NextImg:Four members of anti-Israel Dagestan airport mob sentenced to decade in penal colony

Russian prosecutors announced Friday that four people had been sentenced to a decade each in a penal colony for their part in an antisemitic riot at a Dagestan airport on October 29, 2023.

Hebrew media said it was the harshest sentence yet in connection with the attack, which saw hundreds of anti-Israel protesters storm the Makhachkala International Airport after a plane arrived from Tel Aviv, in a spate of unrest over the war in Gaza, which had been sparked three weeks earlier when Hamas attacked Israel.

Russian prosecutors said the three people who incited the violence on Instagram were still wanted by authorities.

Video footage from the riot showed the protesters, mostly young men, waving Palestinian flags, breaking down glass doors and running through the airport shouting “Allahu Akbar” (God is greatest).

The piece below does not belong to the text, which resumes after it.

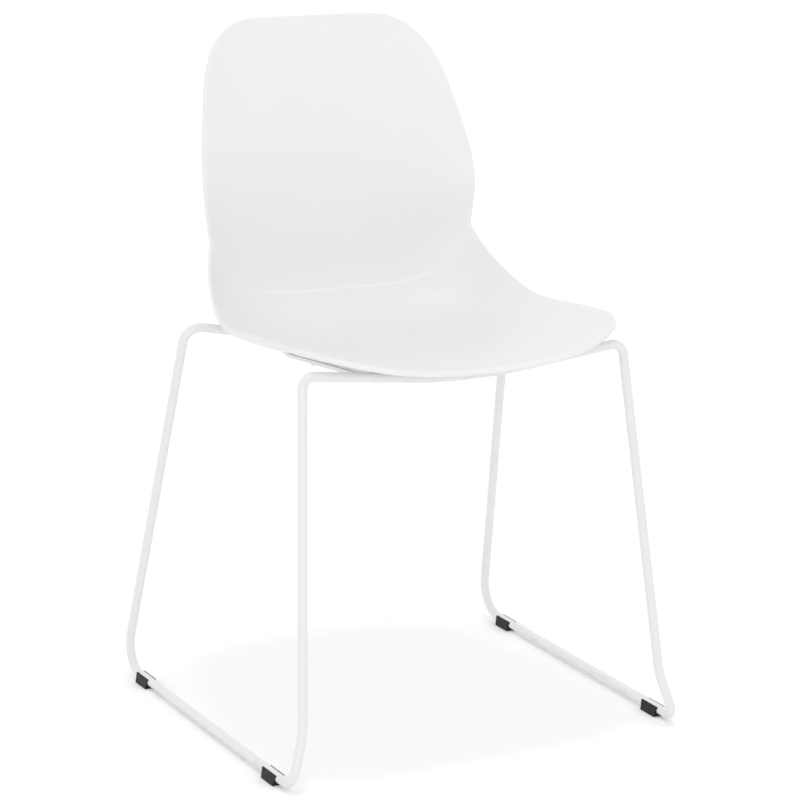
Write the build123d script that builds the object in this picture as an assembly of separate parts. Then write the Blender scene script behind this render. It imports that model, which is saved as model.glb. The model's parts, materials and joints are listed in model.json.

The airport closed for a week after being stormed, but no passengers were hurt.

Regional prosecutors in Russia’s southwestern district of Stavropol said on Telegram that the region’s Georgievsk City Court had found Marat Rabadanov, Radzhab Radzhabov, Magomed Ramazanov and Zaurbeg Khalikov culpable in the violence “on the grounds of ethnic and religious hatred and enmity toward citizens of Israel.”

The Kan public broadcaster said the sentence was the fourth, and the harshest, punishment meted out by the Stavropol court against members of the Dagestani mob in recent months.

The earliest convictions, in June, saw five men jailed for six to nine years each. Last month, another 10 people were sentenced to over eight years in prison, according to Russian media.

This video grab taken from handout footage and released by the Krasnodar Regional Court on August 23, 2024, shows five people sentenced to prison for participating in anti-Israel riots at an airport in the predominantly Muslim Russian Caucasian republic of Dagestan on October 29, 2024. (Handout / Krasnodar Regional Court / AFP)

Kan said the trials have been moved from Dagestan to neighboring Stavropol due to concern that a Dagestani court would not hold a fair trial.

It was unclear if this meant that courts in Dagestan, a predominantly Muslim region, were thought to be overly or insufficiently stringent.

According to the Stavropol prosecutors, the Dagestani mob had disrupted the Makhachkala airport’s operations, caused 24 million rubles ($233,000) worth of property damage, and committed “unlawful acts against 30 representatives of the authorities,” 23 of whom “suffered bodily injuries of varying severity.”

The mob was incited by a Telegram channel urging Dagestanis “to organize and participate in mass riots” against Israeli citizens, according to a statement by Russia’s Investigative Committee, the country’s top prosecutorial body which is known by its Russian initials SRK.

The channel, which was later banned by Telegram, did not use the word “Jew,” but referred to “unclean” passengers arriving on the plane from Tel Aviv.

This frame grab taken from video footage posted on the Telegram channel @askrasul on October 29, 2023, shows law enforcement personnel marching past as anti-Israel rioters gather at the Makhachkala International Airport in the Caucasain Republic of Dagestan. (Screen capture: Telegram/@askrasul via AFP, used in accordance with Clause 27a of the Copyright Law)

SRK said the channel’s operators, whom the agency named as Ilya Ponomarev, Abakar Abakarov and Israil Akhmednabiyev, were still wanted by authorities, along with four other people who took part in the mob.

In all, SRK said it had completed preliminary investigations into 135 people involved in the attack and forwarded 28 criminal cases to the court. A total of 38 people have been found guilty in seven of the cases, the agency said.

Dagestan’s small, ancient Jewish community — known as Juhuri, which is also the name of their Hebrew- and Aramaic-inflected dialect — has been targeted by Islamist terrorists for years before October 7, 2023, when thousands of Hamas-led terrorists stormed southern Israel to kill some 1,200 people and take 251 hostages, sparking the war in Gaza and precipitating a worldwide surge in antisemitism.

In June, the community’s 110-year-old Derbent Synagogue was burnt down amid a large-scale Islamist attack on non-Muslims in the area.